Editorial-La Jornada
Al presentar la más reciente edición de su Panorama Económico Mundial, el Fondo Monetario Internacional (FMI) redujo a 1.2 por ciento la expectativa de crecimiento de la economía mexicana para este año, lo que representa una baja de 1.7 puntos porcentuales respecto de la previsión formulada por ese organismo en julio pasado.
El análisis del FMI coloca a nuestro país a la zaga de las economías de América Latina –región que enfrenta “uno de los peores años en una década” y que crecerá alrededor de 2.7 por ciento– y del conjunto de las llamadas economías emergentes, que lo harán en 4.5 por ciento en 2013.
La severa caída en las proyecciones de crecimiento de este año ocurre en un contexto mundial sumamente desfavorable y preocupante, en el que convergen las dificultades económicas derivadas de la pasada crisis financiera –sobre todo en países europeos– con la suspensión parcial de actividades de la administración pública estadunidense, fenómeno que de suyo representa un factor de recesión y de freno económico para la región y para el mundo, que podría agravarse en caso de que se concrete una suspensión de pagos a los acreedores de ese país.
En el caso de México, a esos factores exógenos han de sumarse agravantes internas de índole estructural –como la dependencia de la economía nacional respecto de la estadunidense– y coyuntural, entre las que se cuentan el inexplicable subejercicio presupuestal con que ha comenzado la actual administración y la caída en la industria de la construcción, según apunta el propio informe del FMI.
En tal escenario, la perspectiva de aprobación de “reformas estructurales” adicionales, como las que propone el grupo gobernante en materia fiscal y energética por conducto del Pacto por México, podría profundizar la debacle económica antes que atenuarla, como argumentan los promotores de dichas modificaciones.
Por un lado, el traslado de la industria petrolera a manos privadas derivaría en la pérdida de la principal fuente de ingresos del sector público, lo cual se traducirá, a la postre, en crecimiento de la marginación, el desempleo, la insalubridad y el déficit educativo.
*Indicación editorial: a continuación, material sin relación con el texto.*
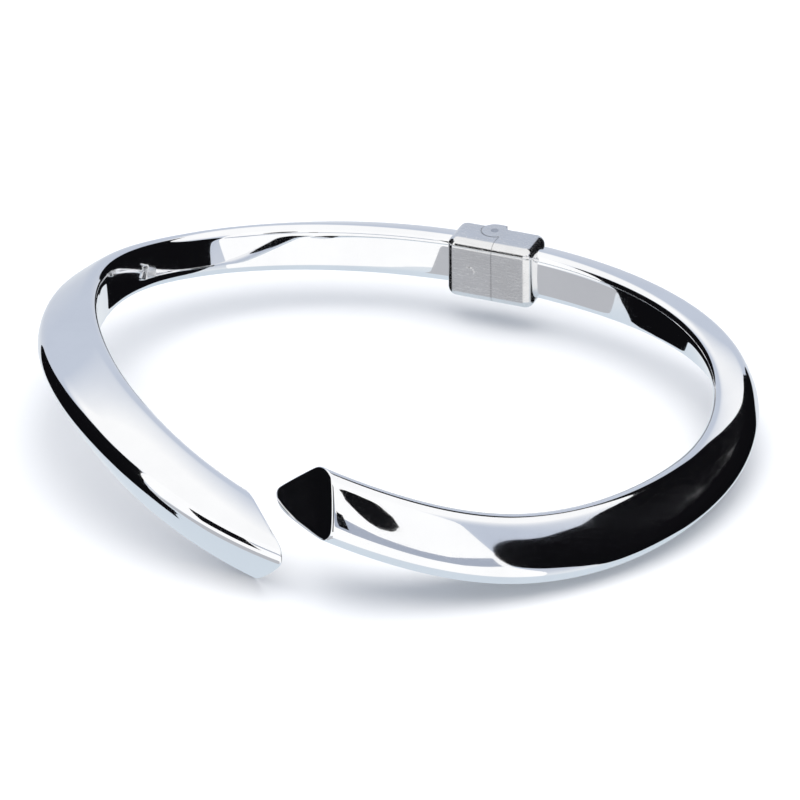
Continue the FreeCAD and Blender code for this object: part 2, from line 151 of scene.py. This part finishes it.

En forma análoga, la pretensión de cubrir el faltante de recursos públicos derivado de la privatización petrolera mediante un incremento en la carga impositiva mermará aún más el poder adquisitivo de las familias –de por sí castigadas por décadas de contención salarial–; representará una carga adicional para los sectores productivos, e inhibirá la actividad económica y la generación de empleos.
La superación de la circunstancia de estancamiento económico que ha padecido el país en los pasados sexenios –y que se traduce en la reproducción de los rezagos sociales inveterados y en zozobra generalizada– requiere de una política económica que sea capaz de reactivar el mercado interno y de crear empleos, no de reformas que profundicen el desmantelamiento de la propiedad pública, la pérdida del poder adquisitivo de los salarios, el agobio fiscal de la población, el encarecimiento generalizado de productos y servicios, y demás medidas que deprimen la economía real.
Es impostergable que las autoridades fijen la reactivación económica como una de las prioridades centrales de su gestión, así sea por el hecho de que, sin esa medida, podrían surgir nuevos escenarios de ingobernabilidad en el país.